**EXERCISE DIRECTIONS**
Locate the string "imported" in the listing below. Copy every line where it is found.

Object modeling scripts
◆ ◆ ◆ ◆ ◆ ◆ ◆

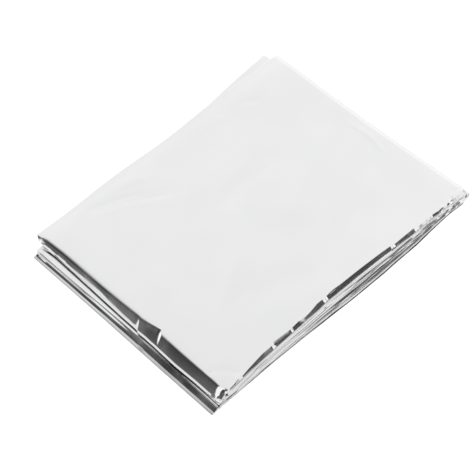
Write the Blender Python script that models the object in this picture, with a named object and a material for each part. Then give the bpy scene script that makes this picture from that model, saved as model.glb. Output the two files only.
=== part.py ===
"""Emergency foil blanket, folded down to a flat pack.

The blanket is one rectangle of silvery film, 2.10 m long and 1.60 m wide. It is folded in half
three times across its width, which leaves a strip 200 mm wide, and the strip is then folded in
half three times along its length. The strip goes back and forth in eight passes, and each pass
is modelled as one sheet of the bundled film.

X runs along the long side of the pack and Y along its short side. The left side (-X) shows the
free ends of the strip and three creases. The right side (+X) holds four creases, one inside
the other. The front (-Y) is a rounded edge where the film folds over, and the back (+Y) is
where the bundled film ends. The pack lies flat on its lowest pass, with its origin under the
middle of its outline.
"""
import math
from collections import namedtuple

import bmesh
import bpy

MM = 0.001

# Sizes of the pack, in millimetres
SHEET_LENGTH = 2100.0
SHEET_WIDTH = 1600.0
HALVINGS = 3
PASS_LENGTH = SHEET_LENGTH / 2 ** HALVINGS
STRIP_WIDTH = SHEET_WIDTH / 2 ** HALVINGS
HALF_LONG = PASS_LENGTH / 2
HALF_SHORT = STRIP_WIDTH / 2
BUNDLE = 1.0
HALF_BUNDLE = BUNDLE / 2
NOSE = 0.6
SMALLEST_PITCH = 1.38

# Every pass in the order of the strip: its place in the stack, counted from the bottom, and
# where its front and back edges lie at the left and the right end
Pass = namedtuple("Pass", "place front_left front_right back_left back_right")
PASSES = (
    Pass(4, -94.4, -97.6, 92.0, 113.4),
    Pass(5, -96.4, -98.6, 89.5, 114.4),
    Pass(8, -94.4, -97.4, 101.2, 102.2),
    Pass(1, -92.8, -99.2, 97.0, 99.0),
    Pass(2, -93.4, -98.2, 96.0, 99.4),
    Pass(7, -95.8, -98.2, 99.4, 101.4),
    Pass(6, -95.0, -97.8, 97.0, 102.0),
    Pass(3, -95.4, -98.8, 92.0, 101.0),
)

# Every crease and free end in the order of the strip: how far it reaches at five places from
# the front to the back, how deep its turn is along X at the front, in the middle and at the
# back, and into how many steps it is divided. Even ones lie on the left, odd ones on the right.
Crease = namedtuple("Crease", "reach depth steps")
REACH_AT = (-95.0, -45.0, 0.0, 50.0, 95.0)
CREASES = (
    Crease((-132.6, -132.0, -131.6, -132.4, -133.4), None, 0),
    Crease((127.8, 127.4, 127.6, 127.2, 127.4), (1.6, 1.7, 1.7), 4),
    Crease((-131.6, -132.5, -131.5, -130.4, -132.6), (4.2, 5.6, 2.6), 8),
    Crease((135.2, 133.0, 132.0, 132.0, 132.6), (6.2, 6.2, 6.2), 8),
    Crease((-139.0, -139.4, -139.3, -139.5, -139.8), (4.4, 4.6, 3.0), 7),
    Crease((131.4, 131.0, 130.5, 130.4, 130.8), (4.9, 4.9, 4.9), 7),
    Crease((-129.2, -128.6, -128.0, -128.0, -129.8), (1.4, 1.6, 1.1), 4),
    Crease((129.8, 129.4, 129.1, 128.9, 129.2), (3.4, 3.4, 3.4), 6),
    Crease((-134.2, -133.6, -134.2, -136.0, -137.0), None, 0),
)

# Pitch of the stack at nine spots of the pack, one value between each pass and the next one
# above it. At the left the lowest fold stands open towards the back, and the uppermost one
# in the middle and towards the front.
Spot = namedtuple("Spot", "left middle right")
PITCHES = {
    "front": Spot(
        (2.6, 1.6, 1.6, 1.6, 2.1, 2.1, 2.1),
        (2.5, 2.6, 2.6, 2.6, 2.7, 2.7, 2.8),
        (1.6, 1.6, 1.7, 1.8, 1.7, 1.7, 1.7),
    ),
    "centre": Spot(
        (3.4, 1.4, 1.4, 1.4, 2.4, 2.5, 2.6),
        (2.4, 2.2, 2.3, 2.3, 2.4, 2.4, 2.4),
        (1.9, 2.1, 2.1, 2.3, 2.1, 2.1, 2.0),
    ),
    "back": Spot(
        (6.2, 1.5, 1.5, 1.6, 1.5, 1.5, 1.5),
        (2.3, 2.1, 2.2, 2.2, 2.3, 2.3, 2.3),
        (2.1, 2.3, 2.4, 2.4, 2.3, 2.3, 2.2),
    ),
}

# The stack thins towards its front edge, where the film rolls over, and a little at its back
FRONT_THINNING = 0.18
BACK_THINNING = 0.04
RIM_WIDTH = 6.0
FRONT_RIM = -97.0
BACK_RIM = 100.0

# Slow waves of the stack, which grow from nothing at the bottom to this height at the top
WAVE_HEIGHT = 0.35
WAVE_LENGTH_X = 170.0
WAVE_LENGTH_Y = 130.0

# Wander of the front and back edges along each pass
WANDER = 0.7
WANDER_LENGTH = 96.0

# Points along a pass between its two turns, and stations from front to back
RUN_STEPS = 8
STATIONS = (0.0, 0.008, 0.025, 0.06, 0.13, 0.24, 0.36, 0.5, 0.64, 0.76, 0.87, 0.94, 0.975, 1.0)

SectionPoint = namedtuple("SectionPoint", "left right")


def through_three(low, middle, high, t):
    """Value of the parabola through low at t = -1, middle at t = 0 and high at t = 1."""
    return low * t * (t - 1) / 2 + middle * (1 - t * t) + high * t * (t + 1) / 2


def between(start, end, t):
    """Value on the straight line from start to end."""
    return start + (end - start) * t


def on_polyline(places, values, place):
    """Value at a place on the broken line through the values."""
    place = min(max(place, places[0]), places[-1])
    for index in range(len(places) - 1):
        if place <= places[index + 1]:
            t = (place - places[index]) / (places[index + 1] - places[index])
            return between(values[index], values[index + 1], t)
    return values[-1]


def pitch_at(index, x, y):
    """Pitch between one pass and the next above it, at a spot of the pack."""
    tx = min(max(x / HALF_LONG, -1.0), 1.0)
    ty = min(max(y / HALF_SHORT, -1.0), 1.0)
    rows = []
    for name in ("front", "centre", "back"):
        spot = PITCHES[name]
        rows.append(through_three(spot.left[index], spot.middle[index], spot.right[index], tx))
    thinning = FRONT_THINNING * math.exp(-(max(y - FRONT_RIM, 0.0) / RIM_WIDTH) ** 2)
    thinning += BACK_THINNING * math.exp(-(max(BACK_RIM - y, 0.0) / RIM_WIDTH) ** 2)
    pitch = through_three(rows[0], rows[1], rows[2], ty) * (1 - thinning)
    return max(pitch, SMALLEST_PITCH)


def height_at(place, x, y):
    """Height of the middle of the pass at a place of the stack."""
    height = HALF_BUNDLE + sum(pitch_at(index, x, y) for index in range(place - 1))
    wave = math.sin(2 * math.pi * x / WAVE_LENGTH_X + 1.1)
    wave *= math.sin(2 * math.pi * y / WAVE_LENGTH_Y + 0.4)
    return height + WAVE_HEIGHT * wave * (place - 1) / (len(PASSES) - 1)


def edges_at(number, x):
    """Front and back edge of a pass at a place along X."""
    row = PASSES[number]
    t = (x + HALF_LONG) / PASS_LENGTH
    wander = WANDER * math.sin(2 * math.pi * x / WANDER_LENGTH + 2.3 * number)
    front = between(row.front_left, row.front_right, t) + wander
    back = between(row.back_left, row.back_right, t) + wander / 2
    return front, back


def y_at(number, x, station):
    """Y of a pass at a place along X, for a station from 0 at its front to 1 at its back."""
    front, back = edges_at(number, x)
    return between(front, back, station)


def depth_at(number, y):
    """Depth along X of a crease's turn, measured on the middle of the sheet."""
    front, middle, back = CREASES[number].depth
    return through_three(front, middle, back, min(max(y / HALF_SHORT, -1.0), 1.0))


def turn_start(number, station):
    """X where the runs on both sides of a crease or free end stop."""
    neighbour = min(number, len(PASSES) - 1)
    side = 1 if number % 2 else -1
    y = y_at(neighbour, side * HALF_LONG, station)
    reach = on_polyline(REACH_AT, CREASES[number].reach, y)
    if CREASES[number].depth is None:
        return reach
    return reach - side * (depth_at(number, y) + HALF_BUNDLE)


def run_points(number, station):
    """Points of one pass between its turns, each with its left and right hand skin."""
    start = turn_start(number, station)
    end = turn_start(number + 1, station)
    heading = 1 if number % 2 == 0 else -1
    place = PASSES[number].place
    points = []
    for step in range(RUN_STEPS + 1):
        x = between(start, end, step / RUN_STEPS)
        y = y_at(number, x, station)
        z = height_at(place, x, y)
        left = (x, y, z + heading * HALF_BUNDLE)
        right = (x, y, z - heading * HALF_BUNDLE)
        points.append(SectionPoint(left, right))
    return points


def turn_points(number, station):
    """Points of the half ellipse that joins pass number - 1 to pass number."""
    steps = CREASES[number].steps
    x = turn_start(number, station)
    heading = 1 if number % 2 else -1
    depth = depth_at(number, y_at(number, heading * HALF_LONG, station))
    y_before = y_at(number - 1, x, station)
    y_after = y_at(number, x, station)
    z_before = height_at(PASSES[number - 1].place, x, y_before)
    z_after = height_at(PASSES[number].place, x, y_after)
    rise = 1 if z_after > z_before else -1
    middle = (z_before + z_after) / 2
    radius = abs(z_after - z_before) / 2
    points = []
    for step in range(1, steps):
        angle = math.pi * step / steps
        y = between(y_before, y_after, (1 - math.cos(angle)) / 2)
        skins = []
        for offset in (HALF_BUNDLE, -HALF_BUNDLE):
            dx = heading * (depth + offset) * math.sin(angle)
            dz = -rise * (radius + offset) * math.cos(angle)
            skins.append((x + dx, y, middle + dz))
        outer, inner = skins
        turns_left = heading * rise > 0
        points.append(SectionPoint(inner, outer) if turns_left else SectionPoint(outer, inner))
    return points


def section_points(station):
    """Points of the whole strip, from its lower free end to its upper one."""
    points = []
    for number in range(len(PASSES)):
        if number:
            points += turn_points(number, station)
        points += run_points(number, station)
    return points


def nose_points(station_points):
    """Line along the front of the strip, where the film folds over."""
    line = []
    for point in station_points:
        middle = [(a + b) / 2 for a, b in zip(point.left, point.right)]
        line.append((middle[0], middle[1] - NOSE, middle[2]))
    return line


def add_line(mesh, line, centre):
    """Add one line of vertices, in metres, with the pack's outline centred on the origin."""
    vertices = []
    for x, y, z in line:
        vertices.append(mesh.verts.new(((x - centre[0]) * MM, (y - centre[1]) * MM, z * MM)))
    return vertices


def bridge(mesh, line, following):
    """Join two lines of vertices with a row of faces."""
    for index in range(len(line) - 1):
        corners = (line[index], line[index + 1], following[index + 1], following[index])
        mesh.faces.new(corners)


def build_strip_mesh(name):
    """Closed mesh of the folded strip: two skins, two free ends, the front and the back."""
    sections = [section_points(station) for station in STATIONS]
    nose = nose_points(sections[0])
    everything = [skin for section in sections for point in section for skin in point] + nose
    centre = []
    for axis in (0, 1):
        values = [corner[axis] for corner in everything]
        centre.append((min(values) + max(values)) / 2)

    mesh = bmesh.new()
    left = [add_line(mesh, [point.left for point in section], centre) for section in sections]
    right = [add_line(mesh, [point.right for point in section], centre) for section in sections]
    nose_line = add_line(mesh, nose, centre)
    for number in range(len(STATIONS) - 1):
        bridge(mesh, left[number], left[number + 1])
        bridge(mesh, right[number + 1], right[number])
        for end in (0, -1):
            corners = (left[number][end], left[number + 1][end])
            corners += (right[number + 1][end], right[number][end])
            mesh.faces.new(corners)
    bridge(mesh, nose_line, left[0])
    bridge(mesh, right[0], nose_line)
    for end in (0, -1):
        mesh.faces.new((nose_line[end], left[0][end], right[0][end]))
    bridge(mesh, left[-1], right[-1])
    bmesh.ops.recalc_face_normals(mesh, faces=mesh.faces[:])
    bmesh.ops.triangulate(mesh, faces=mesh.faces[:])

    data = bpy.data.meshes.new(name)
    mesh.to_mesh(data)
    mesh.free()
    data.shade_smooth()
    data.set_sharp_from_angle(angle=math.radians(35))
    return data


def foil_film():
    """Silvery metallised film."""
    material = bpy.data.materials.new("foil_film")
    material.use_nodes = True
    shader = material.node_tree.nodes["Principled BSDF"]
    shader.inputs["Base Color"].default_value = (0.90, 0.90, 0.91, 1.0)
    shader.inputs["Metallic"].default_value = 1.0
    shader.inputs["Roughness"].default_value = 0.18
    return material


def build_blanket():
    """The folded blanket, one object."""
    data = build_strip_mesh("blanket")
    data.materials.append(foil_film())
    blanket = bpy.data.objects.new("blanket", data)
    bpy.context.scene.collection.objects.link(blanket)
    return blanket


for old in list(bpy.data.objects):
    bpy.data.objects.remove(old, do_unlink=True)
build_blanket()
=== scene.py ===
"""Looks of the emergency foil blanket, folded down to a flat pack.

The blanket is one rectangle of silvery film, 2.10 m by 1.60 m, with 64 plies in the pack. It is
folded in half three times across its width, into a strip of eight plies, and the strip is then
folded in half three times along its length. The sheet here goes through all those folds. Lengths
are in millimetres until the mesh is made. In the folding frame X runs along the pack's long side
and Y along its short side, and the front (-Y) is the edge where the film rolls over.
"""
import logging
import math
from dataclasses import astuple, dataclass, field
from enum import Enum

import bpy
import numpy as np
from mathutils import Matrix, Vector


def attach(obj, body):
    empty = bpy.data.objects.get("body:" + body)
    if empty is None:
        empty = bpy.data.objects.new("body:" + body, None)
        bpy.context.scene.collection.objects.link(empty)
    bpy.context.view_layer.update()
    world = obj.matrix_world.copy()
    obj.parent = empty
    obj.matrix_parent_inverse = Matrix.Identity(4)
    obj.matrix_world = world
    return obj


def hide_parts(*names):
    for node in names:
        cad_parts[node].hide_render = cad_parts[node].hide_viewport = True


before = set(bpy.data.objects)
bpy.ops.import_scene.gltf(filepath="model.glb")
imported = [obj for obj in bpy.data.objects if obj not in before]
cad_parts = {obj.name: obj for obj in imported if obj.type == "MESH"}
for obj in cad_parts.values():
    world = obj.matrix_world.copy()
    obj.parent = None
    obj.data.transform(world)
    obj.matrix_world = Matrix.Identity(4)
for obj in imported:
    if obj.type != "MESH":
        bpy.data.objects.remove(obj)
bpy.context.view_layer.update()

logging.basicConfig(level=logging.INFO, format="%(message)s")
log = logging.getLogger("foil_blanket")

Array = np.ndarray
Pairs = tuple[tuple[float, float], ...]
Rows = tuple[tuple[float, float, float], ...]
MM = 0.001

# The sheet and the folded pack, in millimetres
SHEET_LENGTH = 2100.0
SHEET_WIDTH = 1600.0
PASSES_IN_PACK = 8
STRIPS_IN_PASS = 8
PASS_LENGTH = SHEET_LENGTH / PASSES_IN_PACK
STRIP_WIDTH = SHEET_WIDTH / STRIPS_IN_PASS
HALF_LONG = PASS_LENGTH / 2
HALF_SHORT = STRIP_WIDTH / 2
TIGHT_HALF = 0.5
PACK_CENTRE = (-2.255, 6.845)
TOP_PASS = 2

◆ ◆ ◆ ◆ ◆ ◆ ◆

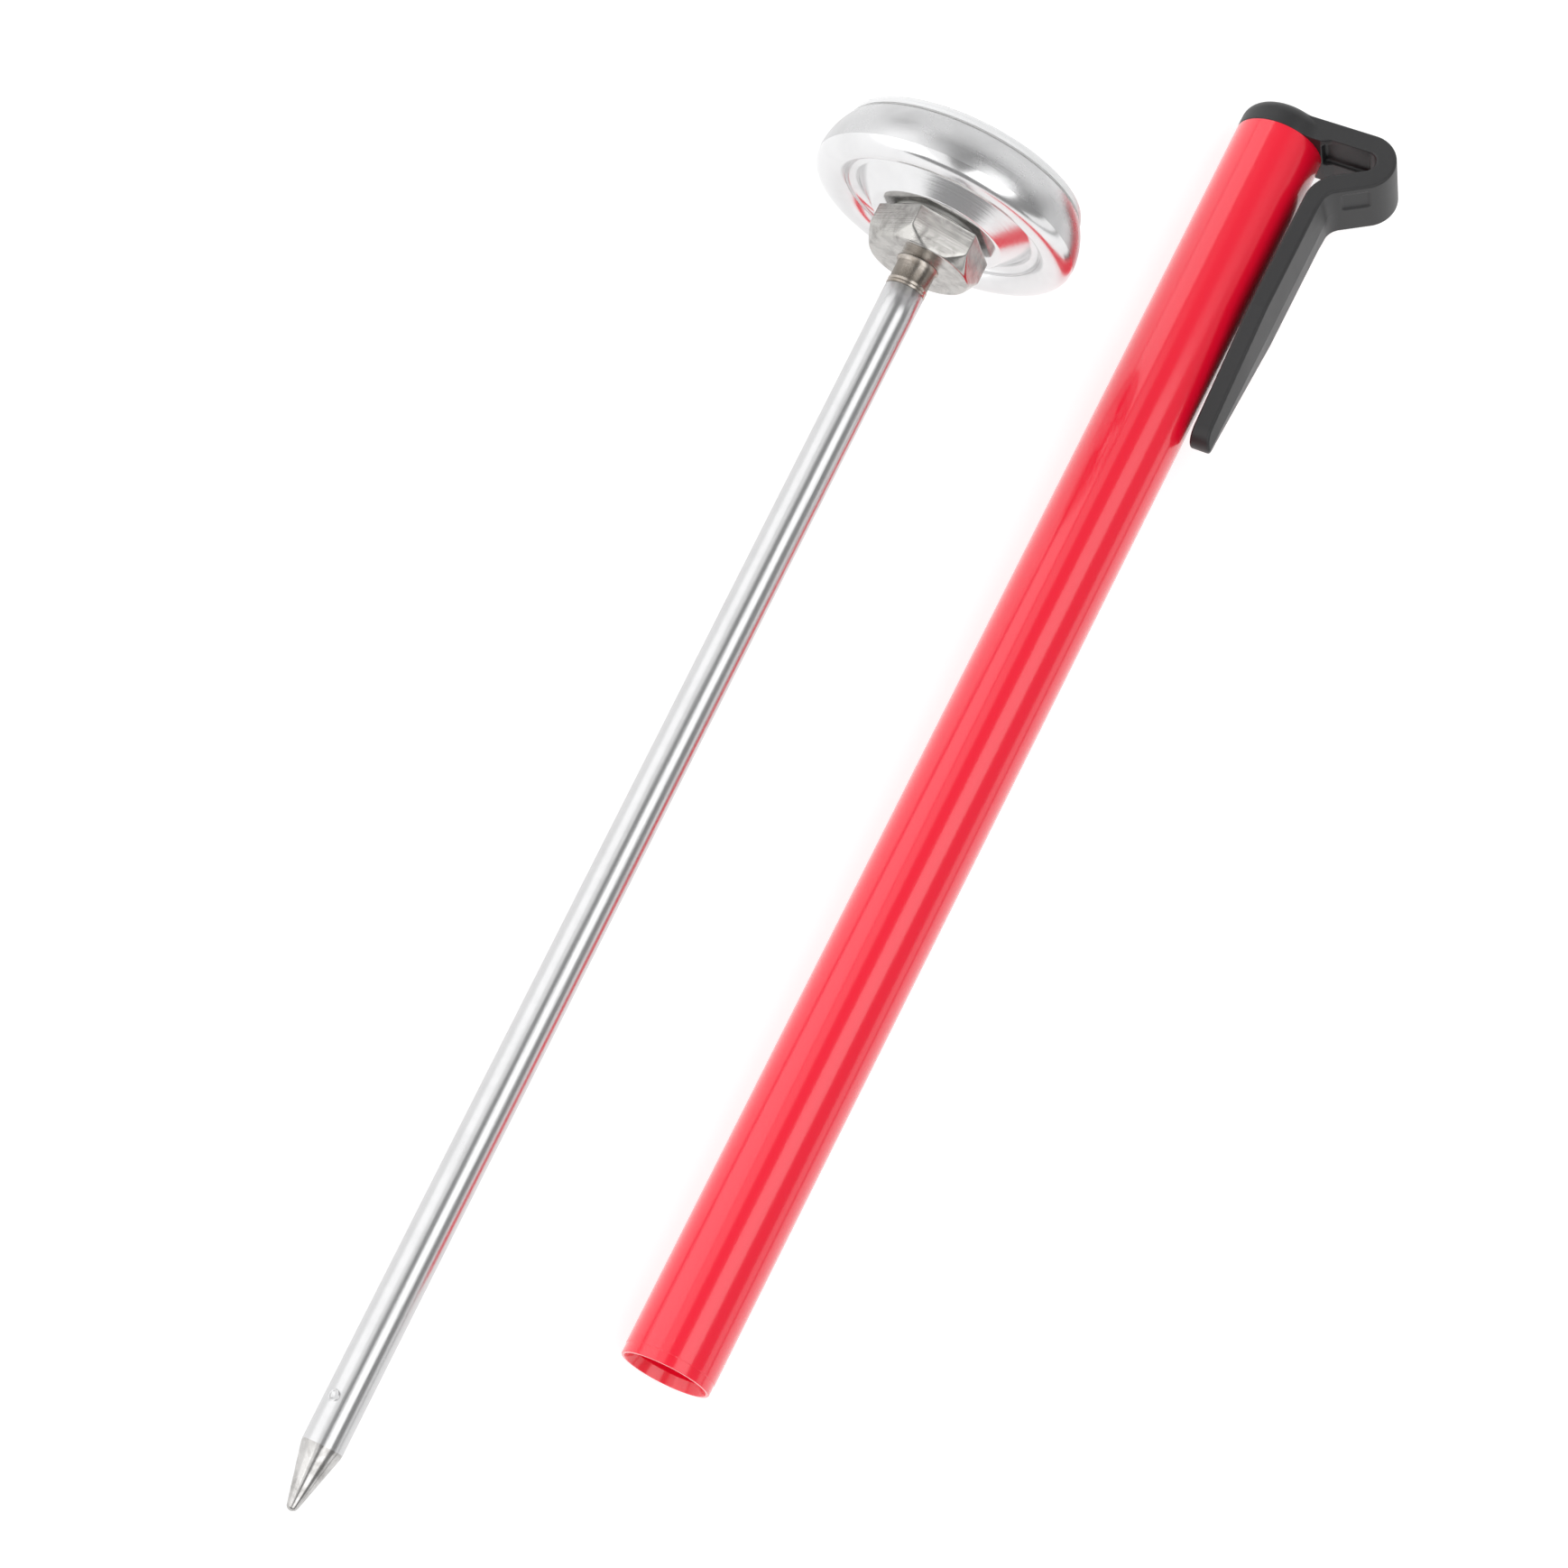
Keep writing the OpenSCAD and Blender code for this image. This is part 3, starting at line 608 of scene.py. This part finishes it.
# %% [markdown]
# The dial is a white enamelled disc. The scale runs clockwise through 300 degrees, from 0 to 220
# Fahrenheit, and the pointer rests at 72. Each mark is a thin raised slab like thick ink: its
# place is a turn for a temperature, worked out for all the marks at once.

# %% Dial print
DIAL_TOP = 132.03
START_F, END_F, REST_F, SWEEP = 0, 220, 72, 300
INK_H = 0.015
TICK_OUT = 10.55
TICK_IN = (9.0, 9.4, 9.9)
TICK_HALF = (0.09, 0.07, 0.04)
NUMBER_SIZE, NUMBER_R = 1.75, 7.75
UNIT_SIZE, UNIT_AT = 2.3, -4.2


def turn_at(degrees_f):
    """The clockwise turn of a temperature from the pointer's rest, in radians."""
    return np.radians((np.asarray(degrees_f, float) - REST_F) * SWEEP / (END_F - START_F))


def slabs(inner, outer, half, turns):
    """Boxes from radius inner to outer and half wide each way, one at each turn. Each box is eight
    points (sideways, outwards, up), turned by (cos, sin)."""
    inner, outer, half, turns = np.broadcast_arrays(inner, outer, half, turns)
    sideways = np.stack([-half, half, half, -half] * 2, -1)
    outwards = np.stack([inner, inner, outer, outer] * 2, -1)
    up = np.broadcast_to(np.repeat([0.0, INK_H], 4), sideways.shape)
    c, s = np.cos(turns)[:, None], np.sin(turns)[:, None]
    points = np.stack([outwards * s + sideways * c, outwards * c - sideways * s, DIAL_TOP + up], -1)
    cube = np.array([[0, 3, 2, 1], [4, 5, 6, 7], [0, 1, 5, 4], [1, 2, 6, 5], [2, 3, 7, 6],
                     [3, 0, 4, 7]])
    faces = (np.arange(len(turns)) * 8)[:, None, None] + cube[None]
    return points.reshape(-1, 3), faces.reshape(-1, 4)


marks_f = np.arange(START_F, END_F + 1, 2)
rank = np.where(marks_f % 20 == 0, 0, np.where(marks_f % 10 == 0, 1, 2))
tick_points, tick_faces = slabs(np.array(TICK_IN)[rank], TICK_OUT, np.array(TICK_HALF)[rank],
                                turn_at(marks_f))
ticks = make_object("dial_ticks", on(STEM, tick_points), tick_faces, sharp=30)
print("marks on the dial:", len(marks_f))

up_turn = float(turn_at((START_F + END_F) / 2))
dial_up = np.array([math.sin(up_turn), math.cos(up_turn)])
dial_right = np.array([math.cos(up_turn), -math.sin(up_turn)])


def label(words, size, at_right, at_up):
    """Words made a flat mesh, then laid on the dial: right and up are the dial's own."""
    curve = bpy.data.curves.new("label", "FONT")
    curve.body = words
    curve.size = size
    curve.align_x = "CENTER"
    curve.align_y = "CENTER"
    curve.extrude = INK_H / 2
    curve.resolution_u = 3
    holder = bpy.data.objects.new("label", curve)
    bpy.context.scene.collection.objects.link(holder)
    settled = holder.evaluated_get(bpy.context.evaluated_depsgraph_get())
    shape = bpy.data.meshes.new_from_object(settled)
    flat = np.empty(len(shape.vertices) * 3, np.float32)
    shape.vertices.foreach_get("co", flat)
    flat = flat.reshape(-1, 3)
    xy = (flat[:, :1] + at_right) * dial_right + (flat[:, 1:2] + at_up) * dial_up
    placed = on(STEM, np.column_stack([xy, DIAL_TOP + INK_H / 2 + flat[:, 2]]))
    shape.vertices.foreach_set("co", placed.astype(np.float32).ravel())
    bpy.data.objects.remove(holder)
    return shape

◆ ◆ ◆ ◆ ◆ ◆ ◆

**RESPONSE FOR THIS EXERCISE**
imported = [obj for obj in bpy.data.objects if obj not in before]
cad_parts = {obj.name: obj for obj in imported if obj.type == "MESH"}
for obj in imported:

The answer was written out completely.